> **OBJECTIVE**
Examine each line of the data. Copy those that contain the string "body".

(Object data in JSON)

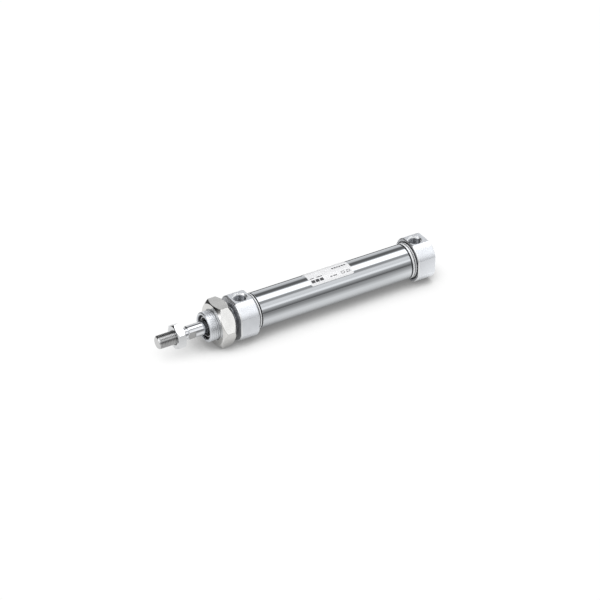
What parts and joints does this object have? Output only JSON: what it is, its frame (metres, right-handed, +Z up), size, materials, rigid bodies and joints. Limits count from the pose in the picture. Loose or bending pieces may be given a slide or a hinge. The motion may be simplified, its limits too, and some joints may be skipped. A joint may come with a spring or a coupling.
{
  "type": "pneumatic cylinder",
  "caption": "Round-body double-acting pneumatic cylinder with a threaded nose and mounting nut, a sliding rod with a threaded end and lock nut, and an air port in each end cover.",
  "frame": {"origin": "on the cylinder's axis, in the flat front face of the rod cover", "axes": "+X along the rod, the way it comes out; +Z up, where both ports open"},
  "size_m": [0.223, 0.037, 0.0328],
  "materials": {
    "cover_aluminium": "matte, clear anodised",
    "tube_steel": "bright, finely polished stainless",
    "label_film": "satin film, printed in black",
    "bush_bronze": "sintered, matte",
    "seal_rubber": "satin",
    "seal_ring_steel": "satin",
    "bumper_rubber": "matte",
    "rod_chrome": "hard chrome, ground and polished",
    "piston_aluminium": "turned",
    "magnet_ferrite": "matte",
    "piston_nut_steel": "plain steel",
    "wear_ring_plastic": "matte",
    "nut_nickel": "bright nickel plate",
    "nut_zinc": "bright zinc plate"
  },
  "bodies": {
    "barrel": {"rod_cover": "cover_aluminium", "head_cover": "cover_aluminium", "cylinder_tube": "tube_steel", "label": "label_film", "rod_bush": "bush_bronze", "rod_seal": "seal_rubber", "seal_ring": "seal_ring_steel", "front_bumper": "bumper_rubber", "rear_bumper": "bumper_rubber", "front_tube_gasket": "seal_rubber", "rear_tube_gasket": "seal_rubber"},
    "piston_seals": {"front_piston_seal": "seal_rubber", "rear_piston_seal": "seal_rubber", "wear_ring": "wear_ring_plastic"},
    "rod_assembly": {"piston_rod": "rod_chrome", "piston_front_half": "piston_aluminium", "piston_rear_half": "piston_aluminium", "magnet_ring": "magnet_ferrite", "rod_gasket": "seal_rubber", "piston_nut": "piston_nut_steel"},
    "mounting_nut": {"mounting_nut": "nut_nickel"},
    "lock_nut": {"rod_lock_nut": "nut_zinc"}
  },
  "joints": [
    {"name": "piston_slide", "type": "slide", "parent": "barrel", "child": "piston_seals", "axis": [1, 0, 0], "range_m": [0, 0.1]},
    {"name": "rod_turn", "type": "hinge", "parent": "piston_seals", "child": "rod_assembly", "pos_m": [-0.132, 0, 0], "axis": [1, 0, 0], "continuous": true},
    {"name": "mounting_nut_travel", "type": "slide", "parent": "barrel", "child": "mounting_nut", "axis": [1, 0, 0], "range_m": [-0.0034, 0.007]},
    {"name": "lock_nut_travel", "type": "slide", "parent": "rod_assembly", "child": "lock_nut", "axis": [1, 0, 0], "range_m": [-0.0035, 0.013]}
  ]
}
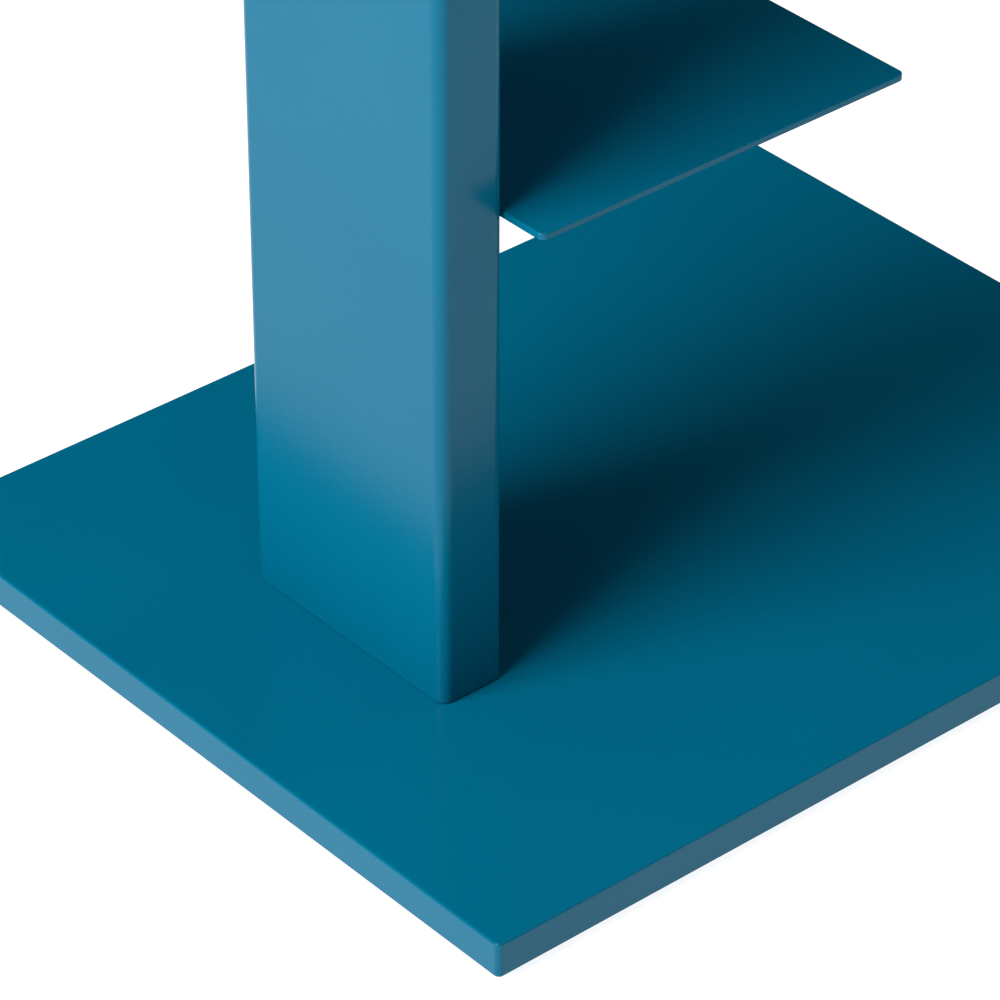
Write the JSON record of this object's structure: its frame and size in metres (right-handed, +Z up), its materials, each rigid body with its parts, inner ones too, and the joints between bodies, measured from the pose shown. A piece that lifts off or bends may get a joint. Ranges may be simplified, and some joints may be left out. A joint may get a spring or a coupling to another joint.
{
  "type": "column bookshelf",
  "caption": "Free-standing column bookshelf: flat folded-steel upright on a heavy base plate, thin cantilevered shelves hooked into keyholes, and levelling feet.",
  "frame": {"origin": "on the floor, under the centre of the base plate", "axes": "+Z up along the column, the shelves reach out towards -Y (front), +X to the right seen from the front"},
  "size_m": [0.35, 0.445, 1.622],
  "materials": {
    "powder_coat": "fine satin powder coat",
    "moulded_cap": "moulded, fine grain",
    "bare_steel": "sawn and milled",
    "zinc_plated_steel": "bright zinc plate",
    "moulded_nylon": "moulded, matt"
  },
  "bodies": {
    "column_and_base": {"base_plate": "powder_coat", "column_tube": "powder_coat", "foot_block": "bare_steel", "column_screws": "zinc_plated_steel", "top_cap": "moulded_cap", "anchor_nut": "zinc_plated_steel"},
    "hung_shelf_1": {"shelf_1": "powder_coat", "shelf_studs_1": "zinc_plated_steel"},
    "hung_shelf_2": {"shelf_2": "powder_coat", "shelf_studs_2": "zinc_plated_steel"},
    "hung_shelf_3": {"shelf_3": "powder_coat", "shelf_studs_3": "zinc_plated_steel"},
    "hung_shelf_4": {"shelf_4": "powder_coat", "shelf_studs_4": "zinc_plated_steel"},
    "hung_shelf_5": {"shelf_5": "powder_coat", "shelf_studs_5": "zinc_plated_steel"},
    "hung_shelf_6": {"shelf_6": "powder_coat", "shelf_studs_6": "zinc_plated_steel"},
    "hung_shelf_7": {"shelf_7": "powder_coat", "shelf_studs_7": "zinc_plated_steel"},
    "foot_front_left": {"glide_foot_front_left": "moulded_nylon"},
    "screw_front_left": {"glide_screw_front_left": "zinc_plated_steel"},
    "foot_front_right": {"glide_foot_front_right": "moulded_nylon"},
    "screw_front_right": {"glide_screw_front_right": "zinc_plated_steel"},
    "foot_back_left": {"glide_foot_back_left": "moulded_nylon"},
    "screw_back_left": {"glide_screw_back_left": "zinc_plated_steel"},
    "foot_back_right": {"glide_foot_back_right": "moulded_nylon"},
    "screw_back_right": {"glide_screw_back_right": "zinc_plated_steel"}
  },
  "joints": [
    {"name": "shelf_1_lift", "type": "slide", "parent": "column_and_base", "child": "hung_shelf_1", "axis": [0, 0, 1], "range_m": [0, 0.009]},
    {"name": "shelf_2_lift", "type": "slide", "parent": "column_and_base", "child": "hung_shelf_2", "axis": [0, 0, 1], "range_m": [0, 0.009]},
    {"name": "shelf_3_lift", "type": "slide", "parent": "column_and_base", "child": "hung_shelf_3", "axis": [0, 0, 1], "range_m": [0, 0.009]},
    {"name": "shelf_4_lift", "type": "slide", "parent": "column_and_base", "child": "hung_shelf_4", "axis": [0, 0, 1], "range_m": [0, 0.009]},
    {"name": "shelf_5_lift", "type": "slide", "parent": "column_and_base", "child": "hung_shelf_5", "axis": [0, 0, 1], "range_m": [0, 0.009]},
    {"name": "shelf_6_lift", "type": "slide", "parent": "column_and_base", "child": "hung_shelf_6", "axis": [0, 0, 1], "range_m": [0, 0.009]},
    {"name": "shelf_7_lift", "type": "slide", "parent": "column_and_base", "child": "hung_shelf_7", "axis": [0, 0, 1], "range_m": [0, 0.009]},
    {"name": "glide_front_left_height", "type": "slide", "parent": "column_and_base", "child": "foot_front_left", "axis": [0, 0, 1], "range_m": [-0.0018, 0.0018]},
    {"name": "glide_front_left_turn", "type": "hinge", "parent": "foot_front_left", "child": "screw_front_left", "pos_m": [-0.14, -0.1875, 0.009], "axis": [0, 0, 1], "range_deg": [-540, 540]},
    {"name": "glide_front_right_height", "type": "slide", "parent": "column_and_base", "child": "foot_front_right", "axis": [0, 0, 1], "range_m": [-0.0018, 0.0018]},
    {"name": "glide_front_right_turn", "type": "hinge", "parent": "foot_front_right", "child": "screw_front_right", "pos_m": [0.14, -0.1875, 0.009], "axis": [0, 0, 1], "range_deg": [-540, 540]},
    {"name": "glide_back_left_height", "type": "slide", "parent": "column_and_base", "child": "foot_back_left", "axis": [0, 0, 1], "range_m": [-0.0018, 0.0018]},
    {"name": "glide_back_left_turn", "type": "hinge", "parent": "foot_back_left", "child": "screw_back_left", "pos_m": [-0.14, 0.1875, 0.009], "axis": [0, 0, 1], "range_deg": [-540, 540]},
    {"name": "glide_back_right_height", "type": "slide", "parent": "column_and_base", "child": "foot_back_right", "axis": [0, 0, 1], "range_m": [-0.0018, 0.0018]},
    {"name": "glide_back_right_turn", "type": "hinge", "parent": "foot_back_right", "child": "screw_back_right", "pos_m": [0.14, 0.1875, 0.009], "axis": [0, 0, 1], "range_deg": [-540, 540]}
  ],
  "couplings": [
    {"joint": "glide_front_left_turn", "follows": "glide_front_left_height", "rad_per_m": 5026.5},
    {"joint": "glide_front_right_turn", "follows": "glide_front_right_height", "rad_per_m": 5026.5},
    {"joint": "glide_back_left_turn", "follows": "glide_back_left_height", "rad_per_m": 5026.5},
    {"joint": "glide_back_right_turn", "follows": "glide_back_right_height", "rad_per_m": 5026.5}
  ]
}
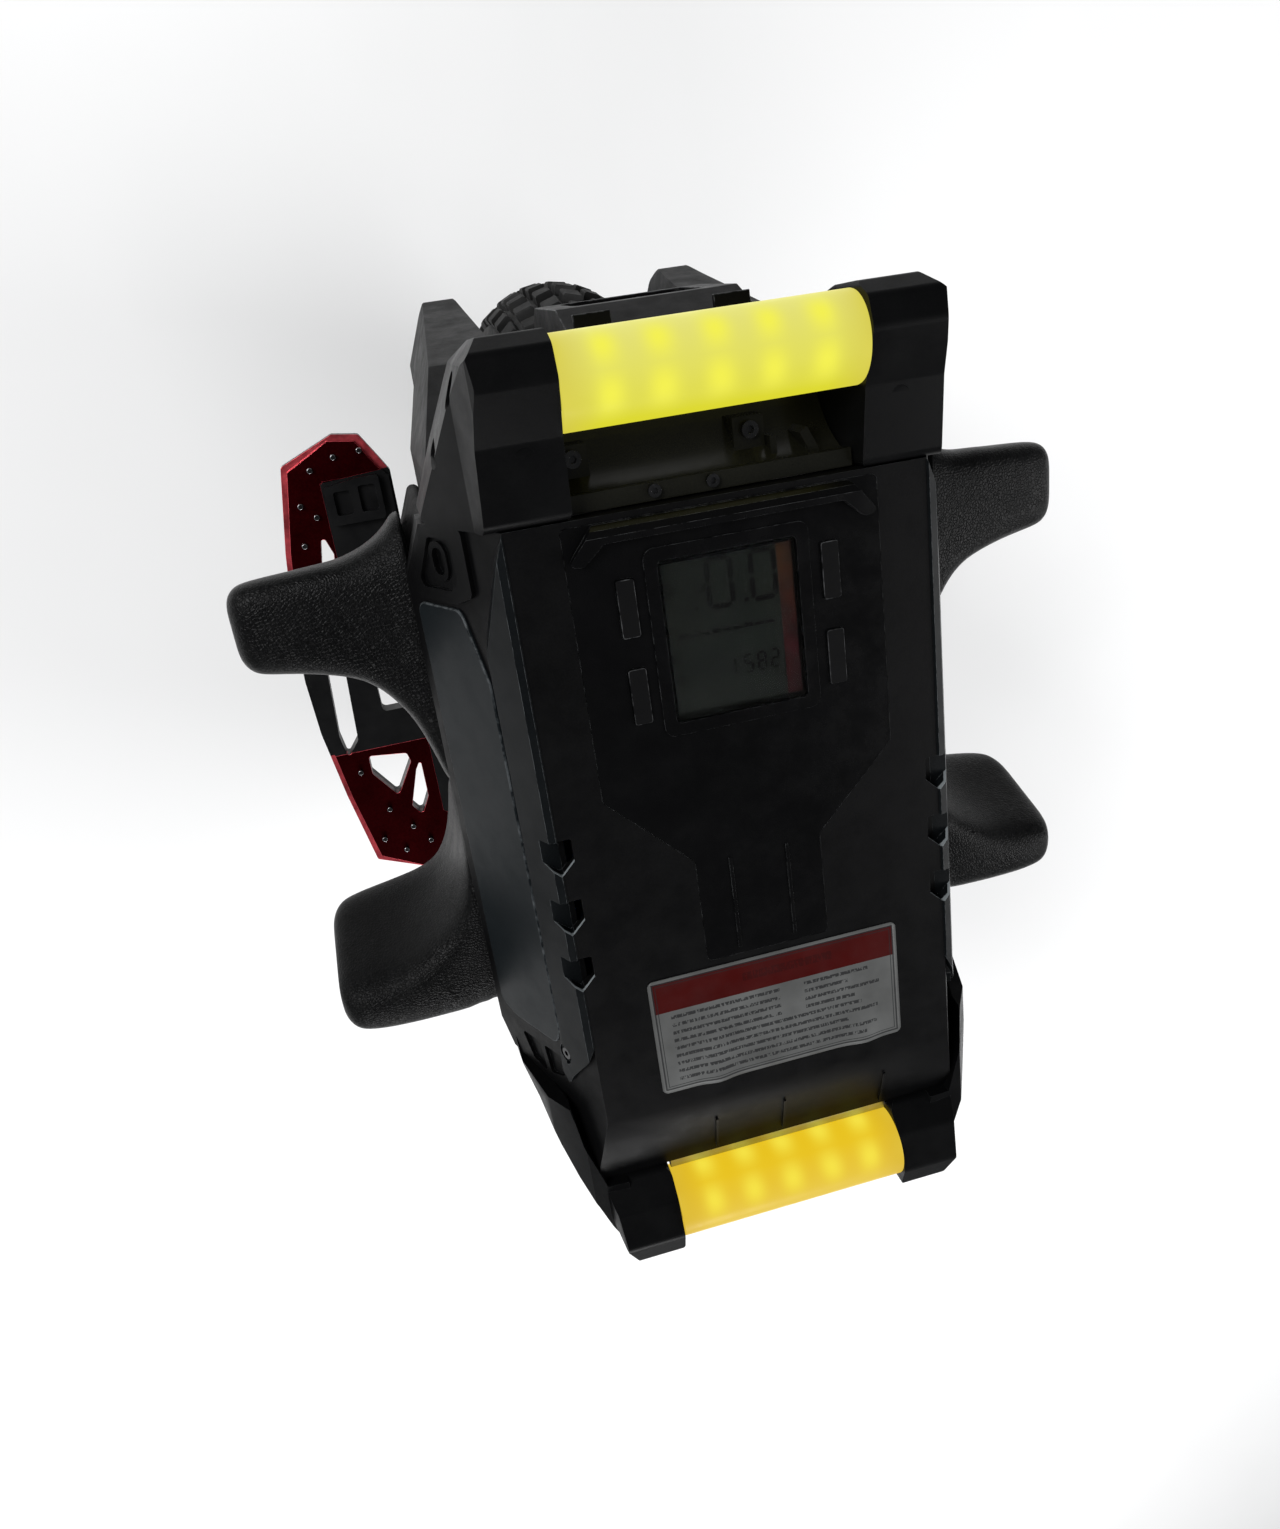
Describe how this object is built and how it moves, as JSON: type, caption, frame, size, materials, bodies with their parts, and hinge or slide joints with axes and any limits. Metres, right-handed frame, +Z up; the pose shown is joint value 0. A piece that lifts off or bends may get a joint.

> **FINISHED EXERCISE**
  "caption": "Round-body double-acting pneumatic cylinder with a threaded nose and mounting nut, a sliding rod with a threaded end and lock nut, and an air port in each end cover.",
Write the JSON record of this object's structure: its frame and size in metres (right-handed, +Z up), its materials, each rigid body with its parts, inner ones too, and the joints between bodies, measured from the pose shown. A piece that lifts off or bends may get a joint. Ranges may be simplified, and some joints may be left out. A joint may get a spring or a coupling to another joint.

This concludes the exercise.